DEBUG 2: Processing VGRD/Z10 versus VGRD/Z10, for observation type ADPSFC, over region DTC165, for interpolation method NEAREST(1), using 934 matched pairs.
DEBUG 2: Computing Categorical Statistics.
DEBUG 2: Computing Scalar Partial Sums and Continuous Statistics.
DEBUG 2: Computing Vector Partial Sums and Continuous Vector Statistics.
WARNING: 
WARNING: VL1L2Info::compute_stats() -> Skipping 249 of 934 vector pairs for which the direction difference is undefined.
WARNING: Set the "wind_thresh" and "wind_logic" configuration options to exclude zero vectors.
WARNING: 

This alerts the user to the presence of zero vectors and recommends what to do.
But I'm wondering about the logging level. Since NCO is so averse to the presence of WARNING messages, should I write this as a DEBUG(3) log message instead of WARNING?

I do note that generally it really is fine to write VL1L2 vector partial sums without wind_thresh being set. The zero vectors are only a problem for these new wind direction stats. All of the other existing partial sums aggregate zero vectors just fine. So I'm torn as to whether or not this should be a WARNING message.

Thoughts?

I think WARNING is fine. It is alerting us to something we can change in the configuration, and thus would get rid of the WARNING.

Reopening this issue and reassigning to the MET-12.0.0 beta5 development cycle based on discussion dtcenter/METplus#2590.
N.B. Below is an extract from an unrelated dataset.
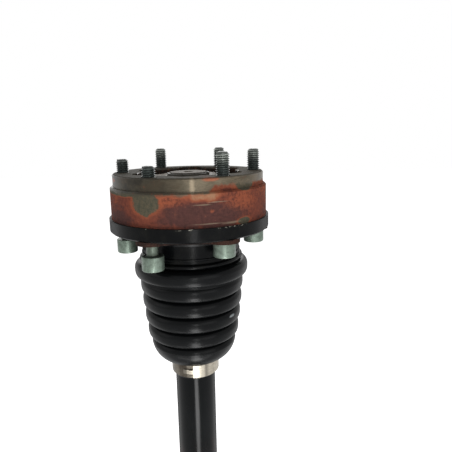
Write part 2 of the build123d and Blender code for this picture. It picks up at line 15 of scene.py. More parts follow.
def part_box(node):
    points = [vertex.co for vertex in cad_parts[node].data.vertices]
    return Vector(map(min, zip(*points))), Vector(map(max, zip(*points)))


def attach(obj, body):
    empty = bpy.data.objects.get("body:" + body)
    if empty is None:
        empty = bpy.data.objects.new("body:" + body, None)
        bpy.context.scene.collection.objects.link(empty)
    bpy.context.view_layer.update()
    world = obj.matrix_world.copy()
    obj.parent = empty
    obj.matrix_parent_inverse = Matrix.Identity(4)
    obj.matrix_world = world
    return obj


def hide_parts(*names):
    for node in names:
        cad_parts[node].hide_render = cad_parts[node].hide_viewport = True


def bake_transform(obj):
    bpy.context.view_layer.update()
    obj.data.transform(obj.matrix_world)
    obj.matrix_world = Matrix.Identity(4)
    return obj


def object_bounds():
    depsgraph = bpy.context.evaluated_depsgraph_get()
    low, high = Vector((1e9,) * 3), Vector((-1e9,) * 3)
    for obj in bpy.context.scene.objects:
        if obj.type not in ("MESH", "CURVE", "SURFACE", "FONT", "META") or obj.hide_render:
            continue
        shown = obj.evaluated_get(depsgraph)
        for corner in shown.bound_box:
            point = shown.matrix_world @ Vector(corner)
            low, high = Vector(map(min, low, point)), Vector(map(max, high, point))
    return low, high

Recommend adding the following changes:

  1. Update the VL1L2Info class to track the number of U/V pairs for which both the forecast and observation vectors are non-zero, which is required for wind direction to be well-defined.
  2. Update the VL1L2, VAL1L2, and VCNT line types to report that count in a new TOTAL_DIR column.
  3. Update the logic of Stat-Analysis to parse this new TOTAL_DIR column and use it to aggregate wind direction statistics rather than the existing TOTAL column.
  4. Coordinate with METdataio and METcaclpy to update the parsing and aggregation logic there.

@JohnHalleyGotway Can this wind direction MET issue be marked as required for the official release? Thanks!

Release Acceptance Testing Summary

Version: MET-12.0.0-beta5
Date: 9/30/2024
Location: WCOSS2
Status (PASS/FAIL): PASS
Description: I see the extra column in the line types. Also see lines were TOTAL_DIR differs from TOTAL. The WARNING messages are gone too.